» **Short problem**
Copy each line holding the string "into".

Items listed in a dataset:
┄┄┄┄┄┄┄┄┄┄┄┄┄┄┄┄┄┄┄┄
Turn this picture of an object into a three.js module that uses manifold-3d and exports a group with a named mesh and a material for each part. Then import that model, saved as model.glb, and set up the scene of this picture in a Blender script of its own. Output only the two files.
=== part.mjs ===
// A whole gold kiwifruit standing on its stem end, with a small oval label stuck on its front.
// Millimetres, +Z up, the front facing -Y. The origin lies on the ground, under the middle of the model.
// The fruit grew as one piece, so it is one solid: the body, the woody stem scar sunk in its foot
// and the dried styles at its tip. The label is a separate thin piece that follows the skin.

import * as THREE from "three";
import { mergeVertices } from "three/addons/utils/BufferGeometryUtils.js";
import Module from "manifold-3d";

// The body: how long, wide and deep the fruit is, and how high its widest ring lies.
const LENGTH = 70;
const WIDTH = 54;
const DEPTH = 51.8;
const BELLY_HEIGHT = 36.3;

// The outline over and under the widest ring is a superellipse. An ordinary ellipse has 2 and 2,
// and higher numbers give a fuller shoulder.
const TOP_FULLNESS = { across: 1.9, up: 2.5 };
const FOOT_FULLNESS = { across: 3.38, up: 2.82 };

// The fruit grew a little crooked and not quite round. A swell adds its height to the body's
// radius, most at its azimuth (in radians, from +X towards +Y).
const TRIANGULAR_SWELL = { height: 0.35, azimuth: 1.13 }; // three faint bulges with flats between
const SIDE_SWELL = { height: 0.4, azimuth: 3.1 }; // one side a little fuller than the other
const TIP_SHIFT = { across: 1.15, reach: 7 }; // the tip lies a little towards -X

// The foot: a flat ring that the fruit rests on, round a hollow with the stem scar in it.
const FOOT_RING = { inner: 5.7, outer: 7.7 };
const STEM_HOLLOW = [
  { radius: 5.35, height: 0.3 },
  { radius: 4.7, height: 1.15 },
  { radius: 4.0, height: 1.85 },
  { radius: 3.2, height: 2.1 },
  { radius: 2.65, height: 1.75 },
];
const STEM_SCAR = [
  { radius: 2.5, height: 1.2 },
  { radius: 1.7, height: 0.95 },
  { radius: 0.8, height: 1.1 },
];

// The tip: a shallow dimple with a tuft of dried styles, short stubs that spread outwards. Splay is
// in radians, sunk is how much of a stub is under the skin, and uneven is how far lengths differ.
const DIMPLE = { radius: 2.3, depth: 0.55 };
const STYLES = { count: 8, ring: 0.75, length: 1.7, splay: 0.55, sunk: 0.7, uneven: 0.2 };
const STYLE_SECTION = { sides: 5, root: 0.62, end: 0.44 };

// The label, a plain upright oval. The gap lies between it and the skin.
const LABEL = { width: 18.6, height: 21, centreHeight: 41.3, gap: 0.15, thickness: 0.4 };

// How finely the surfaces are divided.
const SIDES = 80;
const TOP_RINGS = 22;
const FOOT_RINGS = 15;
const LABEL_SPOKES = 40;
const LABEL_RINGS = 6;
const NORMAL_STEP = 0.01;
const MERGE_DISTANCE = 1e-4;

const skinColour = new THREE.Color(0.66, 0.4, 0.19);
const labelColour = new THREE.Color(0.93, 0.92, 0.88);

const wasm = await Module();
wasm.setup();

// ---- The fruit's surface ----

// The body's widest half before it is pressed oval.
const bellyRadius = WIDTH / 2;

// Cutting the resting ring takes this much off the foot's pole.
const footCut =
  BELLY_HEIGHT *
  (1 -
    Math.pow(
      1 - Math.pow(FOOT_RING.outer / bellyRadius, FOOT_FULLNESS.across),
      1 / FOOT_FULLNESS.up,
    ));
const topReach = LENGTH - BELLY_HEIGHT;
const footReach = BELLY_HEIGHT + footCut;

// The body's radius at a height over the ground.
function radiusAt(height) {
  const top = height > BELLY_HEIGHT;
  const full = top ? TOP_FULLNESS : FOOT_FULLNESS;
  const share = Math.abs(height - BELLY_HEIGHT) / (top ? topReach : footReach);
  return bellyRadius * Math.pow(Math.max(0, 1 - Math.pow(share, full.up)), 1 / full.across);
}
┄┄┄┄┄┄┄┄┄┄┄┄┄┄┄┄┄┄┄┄
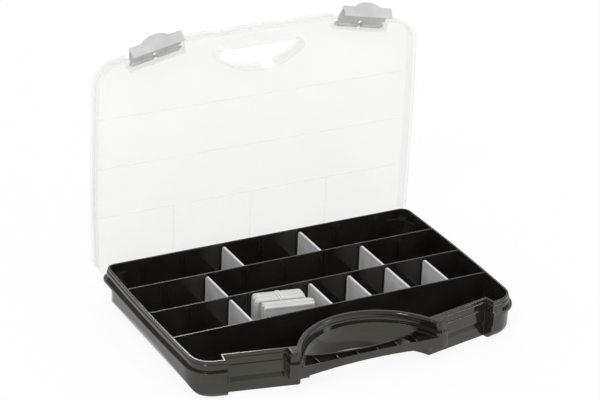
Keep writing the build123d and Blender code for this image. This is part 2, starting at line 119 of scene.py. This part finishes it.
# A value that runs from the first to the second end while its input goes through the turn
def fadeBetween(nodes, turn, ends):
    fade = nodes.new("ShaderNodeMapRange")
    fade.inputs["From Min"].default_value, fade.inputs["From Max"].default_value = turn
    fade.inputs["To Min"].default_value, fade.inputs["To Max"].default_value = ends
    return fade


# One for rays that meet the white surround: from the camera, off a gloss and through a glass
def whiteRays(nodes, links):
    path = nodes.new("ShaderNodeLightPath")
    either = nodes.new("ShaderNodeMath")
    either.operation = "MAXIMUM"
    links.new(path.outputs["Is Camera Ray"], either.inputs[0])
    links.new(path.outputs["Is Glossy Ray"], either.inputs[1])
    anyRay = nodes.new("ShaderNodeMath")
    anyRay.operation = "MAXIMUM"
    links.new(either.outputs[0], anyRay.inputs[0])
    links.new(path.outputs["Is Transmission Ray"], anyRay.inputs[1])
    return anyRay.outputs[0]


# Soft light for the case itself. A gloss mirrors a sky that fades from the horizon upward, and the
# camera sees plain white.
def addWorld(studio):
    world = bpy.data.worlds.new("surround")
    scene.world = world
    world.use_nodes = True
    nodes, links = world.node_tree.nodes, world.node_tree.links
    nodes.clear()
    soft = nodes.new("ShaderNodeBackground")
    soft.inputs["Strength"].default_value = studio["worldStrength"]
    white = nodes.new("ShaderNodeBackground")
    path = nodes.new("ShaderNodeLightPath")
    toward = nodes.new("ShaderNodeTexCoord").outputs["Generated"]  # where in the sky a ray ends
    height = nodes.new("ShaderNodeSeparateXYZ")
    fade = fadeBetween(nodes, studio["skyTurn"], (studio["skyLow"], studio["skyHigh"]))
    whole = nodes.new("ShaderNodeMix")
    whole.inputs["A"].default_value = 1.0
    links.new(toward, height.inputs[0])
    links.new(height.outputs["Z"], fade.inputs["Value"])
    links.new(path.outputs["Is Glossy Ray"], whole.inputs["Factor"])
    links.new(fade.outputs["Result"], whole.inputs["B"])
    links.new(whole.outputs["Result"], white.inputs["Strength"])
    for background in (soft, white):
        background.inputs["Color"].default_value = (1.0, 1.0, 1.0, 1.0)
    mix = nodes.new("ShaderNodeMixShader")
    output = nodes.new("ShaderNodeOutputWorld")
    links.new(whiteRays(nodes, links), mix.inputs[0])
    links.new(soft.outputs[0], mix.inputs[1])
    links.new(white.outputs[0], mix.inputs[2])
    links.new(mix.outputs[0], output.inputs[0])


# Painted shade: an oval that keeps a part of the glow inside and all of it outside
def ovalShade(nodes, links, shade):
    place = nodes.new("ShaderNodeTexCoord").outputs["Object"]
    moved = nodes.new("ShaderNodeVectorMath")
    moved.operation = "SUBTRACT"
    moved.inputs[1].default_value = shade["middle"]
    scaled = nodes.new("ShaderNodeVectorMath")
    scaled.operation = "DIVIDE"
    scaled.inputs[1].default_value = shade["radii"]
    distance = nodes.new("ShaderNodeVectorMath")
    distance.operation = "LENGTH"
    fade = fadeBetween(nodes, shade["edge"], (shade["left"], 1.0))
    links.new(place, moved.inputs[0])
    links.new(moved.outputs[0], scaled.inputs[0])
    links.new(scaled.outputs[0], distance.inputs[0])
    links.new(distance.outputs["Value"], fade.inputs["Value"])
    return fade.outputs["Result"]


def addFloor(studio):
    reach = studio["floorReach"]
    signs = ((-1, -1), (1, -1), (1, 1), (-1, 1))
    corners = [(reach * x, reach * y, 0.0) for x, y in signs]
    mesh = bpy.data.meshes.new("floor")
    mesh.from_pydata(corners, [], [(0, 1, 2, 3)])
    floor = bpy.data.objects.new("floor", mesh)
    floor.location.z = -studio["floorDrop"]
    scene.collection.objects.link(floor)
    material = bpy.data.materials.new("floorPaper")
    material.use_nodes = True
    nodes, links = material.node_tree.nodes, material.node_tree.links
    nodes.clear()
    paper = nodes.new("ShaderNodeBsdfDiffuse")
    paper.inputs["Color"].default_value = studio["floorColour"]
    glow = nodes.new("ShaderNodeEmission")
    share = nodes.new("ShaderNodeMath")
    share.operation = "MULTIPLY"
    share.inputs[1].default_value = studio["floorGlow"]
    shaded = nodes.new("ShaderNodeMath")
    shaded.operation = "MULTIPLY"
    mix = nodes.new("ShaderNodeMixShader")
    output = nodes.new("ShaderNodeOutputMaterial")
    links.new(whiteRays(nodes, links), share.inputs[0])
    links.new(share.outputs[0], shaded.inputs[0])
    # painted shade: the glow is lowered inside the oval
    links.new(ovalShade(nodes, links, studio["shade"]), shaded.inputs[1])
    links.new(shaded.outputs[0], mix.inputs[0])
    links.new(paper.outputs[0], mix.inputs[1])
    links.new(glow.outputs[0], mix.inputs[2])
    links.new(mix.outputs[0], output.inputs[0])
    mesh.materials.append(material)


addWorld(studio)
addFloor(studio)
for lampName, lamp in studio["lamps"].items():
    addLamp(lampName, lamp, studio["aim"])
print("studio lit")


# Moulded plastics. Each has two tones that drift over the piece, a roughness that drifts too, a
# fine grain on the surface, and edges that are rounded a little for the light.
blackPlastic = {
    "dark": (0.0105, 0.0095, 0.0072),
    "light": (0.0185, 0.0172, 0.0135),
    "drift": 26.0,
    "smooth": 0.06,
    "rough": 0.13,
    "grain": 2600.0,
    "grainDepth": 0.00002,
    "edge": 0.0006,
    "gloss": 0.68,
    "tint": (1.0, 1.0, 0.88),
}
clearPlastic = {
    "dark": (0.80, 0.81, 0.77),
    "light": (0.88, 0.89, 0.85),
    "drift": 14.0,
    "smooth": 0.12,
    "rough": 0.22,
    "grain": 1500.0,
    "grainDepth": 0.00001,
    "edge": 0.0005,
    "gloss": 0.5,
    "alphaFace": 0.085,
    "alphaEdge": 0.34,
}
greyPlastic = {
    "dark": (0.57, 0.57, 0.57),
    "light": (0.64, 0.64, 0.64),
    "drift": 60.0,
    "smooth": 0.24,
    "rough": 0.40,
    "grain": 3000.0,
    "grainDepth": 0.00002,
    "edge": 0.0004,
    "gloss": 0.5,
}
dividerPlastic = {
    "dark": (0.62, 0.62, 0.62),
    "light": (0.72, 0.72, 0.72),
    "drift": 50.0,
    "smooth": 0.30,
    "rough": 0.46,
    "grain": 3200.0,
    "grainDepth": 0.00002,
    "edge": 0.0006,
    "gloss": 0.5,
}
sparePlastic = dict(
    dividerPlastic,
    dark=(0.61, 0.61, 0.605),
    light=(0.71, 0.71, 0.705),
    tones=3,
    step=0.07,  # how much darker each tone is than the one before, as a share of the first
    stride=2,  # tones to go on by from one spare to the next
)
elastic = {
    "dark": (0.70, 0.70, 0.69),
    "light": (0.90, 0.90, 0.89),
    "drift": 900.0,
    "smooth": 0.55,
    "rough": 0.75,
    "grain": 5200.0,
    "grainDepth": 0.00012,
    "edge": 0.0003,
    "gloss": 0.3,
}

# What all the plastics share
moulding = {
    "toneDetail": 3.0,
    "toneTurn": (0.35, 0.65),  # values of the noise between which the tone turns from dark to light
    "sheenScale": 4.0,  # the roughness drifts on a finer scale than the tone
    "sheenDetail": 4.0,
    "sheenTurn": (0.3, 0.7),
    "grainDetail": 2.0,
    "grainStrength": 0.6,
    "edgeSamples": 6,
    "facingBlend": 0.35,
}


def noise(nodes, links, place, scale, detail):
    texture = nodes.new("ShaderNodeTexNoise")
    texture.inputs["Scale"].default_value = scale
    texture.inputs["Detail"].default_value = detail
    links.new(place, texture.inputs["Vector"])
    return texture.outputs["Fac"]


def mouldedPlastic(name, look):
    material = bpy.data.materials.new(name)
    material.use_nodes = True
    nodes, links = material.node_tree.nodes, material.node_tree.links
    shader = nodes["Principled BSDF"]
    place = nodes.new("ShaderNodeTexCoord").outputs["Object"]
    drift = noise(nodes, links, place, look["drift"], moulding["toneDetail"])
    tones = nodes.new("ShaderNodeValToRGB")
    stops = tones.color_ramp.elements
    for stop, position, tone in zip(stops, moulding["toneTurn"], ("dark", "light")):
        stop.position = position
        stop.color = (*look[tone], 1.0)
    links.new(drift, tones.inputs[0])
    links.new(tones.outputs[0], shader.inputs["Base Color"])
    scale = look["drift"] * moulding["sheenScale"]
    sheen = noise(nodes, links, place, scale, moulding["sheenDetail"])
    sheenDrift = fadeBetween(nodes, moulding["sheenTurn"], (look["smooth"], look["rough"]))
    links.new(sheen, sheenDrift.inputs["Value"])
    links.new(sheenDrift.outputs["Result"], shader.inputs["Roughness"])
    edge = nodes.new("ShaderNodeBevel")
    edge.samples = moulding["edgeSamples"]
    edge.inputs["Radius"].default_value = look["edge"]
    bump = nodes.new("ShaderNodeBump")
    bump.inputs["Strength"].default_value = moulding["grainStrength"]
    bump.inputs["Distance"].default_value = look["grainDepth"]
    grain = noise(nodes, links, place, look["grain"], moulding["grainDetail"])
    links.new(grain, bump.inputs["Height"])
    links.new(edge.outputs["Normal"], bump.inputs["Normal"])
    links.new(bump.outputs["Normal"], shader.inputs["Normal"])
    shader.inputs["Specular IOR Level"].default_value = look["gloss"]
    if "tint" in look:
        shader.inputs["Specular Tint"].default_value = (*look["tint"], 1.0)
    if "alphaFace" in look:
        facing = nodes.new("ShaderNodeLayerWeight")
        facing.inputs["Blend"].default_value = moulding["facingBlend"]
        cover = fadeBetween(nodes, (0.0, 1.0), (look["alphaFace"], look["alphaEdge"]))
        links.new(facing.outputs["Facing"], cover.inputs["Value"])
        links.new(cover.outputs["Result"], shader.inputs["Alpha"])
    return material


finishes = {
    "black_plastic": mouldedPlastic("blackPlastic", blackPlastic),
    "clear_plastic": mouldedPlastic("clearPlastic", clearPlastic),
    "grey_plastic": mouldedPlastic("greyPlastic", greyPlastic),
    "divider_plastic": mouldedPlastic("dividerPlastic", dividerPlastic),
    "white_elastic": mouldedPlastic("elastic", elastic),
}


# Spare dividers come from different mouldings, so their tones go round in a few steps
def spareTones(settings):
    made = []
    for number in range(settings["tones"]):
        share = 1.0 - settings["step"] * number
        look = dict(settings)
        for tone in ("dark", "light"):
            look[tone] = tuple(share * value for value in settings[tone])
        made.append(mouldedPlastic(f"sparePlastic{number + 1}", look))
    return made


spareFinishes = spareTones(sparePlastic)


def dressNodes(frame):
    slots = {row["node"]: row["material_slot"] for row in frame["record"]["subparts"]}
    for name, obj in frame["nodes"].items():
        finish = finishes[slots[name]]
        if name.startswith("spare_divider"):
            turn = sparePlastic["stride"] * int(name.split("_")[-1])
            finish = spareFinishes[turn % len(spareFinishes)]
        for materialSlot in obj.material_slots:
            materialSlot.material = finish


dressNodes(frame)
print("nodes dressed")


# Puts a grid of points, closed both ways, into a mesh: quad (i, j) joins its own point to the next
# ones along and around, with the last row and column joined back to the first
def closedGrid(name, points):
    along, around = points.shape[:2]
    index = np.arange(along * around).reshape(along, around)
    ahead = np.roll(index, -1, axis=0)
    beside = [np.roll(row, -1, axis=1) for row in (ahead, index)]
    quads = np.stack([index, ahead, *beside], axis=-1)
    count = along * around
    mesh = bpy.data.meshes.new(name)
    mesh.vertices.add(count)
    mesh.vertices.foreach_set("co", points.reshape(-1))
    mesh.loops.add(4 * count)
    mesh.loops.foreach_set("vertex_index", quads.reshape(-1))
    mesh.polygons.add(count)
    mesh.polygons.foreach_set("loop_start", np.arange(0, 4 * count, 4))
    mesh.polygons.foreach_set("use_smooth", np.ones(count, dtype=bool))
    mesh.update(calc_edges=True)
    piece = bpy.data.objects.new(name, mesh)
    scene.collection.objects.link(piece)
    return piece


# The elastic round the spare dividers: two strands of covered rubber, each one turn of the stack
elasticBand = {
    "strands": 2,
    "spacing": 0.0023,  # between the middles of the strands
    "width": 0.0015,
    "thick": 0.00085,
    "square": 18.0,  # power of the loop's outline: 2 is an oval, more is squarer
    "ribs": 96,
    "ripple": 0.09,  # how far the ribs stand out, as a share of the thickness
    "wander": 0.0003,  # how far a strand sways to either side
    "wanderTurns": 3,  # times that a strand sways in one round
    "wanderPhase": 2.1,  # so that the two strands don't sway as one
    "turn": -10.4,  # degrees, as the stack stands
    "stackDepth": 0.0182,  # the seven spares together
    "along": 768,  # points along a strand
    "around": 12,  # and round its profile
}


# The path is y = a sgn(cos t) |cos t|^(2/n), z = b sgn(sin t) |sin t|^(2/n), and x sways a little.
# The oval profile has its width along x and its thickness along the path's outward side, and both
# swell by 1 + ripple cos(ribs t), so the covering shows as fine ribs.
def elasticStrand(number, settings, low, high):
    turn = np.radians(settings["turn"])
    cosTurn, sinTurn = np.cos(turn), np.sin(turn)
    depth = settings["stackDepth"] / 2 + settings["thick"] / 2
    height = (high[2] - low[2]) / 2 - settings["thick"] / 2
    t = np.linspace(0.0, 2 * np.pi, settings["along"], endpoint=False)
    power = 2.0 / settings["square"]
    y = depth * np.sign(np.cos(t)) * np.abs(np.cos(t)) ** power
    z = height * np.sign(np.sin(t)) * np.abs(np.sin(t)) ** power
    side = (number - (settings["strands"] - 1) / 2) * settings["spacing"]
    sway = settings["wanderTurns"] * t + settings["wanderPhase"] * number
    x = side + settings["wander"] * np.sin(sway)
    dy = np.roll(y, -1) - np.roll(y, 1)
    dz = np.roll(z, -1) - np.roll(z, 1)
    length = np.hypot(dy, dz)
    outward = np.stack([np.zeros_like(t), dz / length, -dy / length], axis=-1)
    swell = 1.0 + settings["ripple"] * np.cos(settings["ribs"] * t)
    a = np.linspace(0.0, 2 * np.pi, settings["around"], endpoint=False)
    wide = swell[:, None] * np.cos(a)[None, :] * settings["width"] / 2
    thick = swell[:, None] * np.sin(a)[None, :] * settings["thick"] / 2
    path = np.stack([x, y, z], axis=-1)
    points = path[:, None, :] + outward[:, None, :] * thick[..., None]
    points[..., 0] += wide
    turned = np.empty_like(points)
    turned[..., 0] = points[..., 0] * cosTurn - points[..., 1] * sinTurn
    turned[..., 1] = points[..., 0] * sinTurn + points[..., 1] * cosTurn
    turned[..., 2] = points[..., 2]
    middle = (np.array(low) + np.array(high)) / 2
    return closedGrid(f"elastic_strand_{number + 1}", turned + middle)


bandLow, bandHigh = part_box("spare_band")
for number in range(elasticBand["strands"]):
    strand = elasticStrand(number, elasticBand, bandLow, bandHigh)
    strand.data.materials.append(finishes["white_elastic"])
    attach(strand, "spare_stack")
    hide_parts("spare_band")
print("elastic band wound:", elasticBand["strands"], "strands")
┄┄┄┄┄┄┄┄┄┄┄┄┄┄┄┄┄┄┄┄
» **Answer to this exercise**
Turn this picture of an object into a three.js module that uses manifold-3d and exports a group with a named mesh and a material for each part. Then import that model, saved as model.glb, and set up the scene of this picture in a Blender script of its own. Output only the two files.
# Puts a grid of points, closed both ways, into a mesh: quad (i, j) joins its own point to the next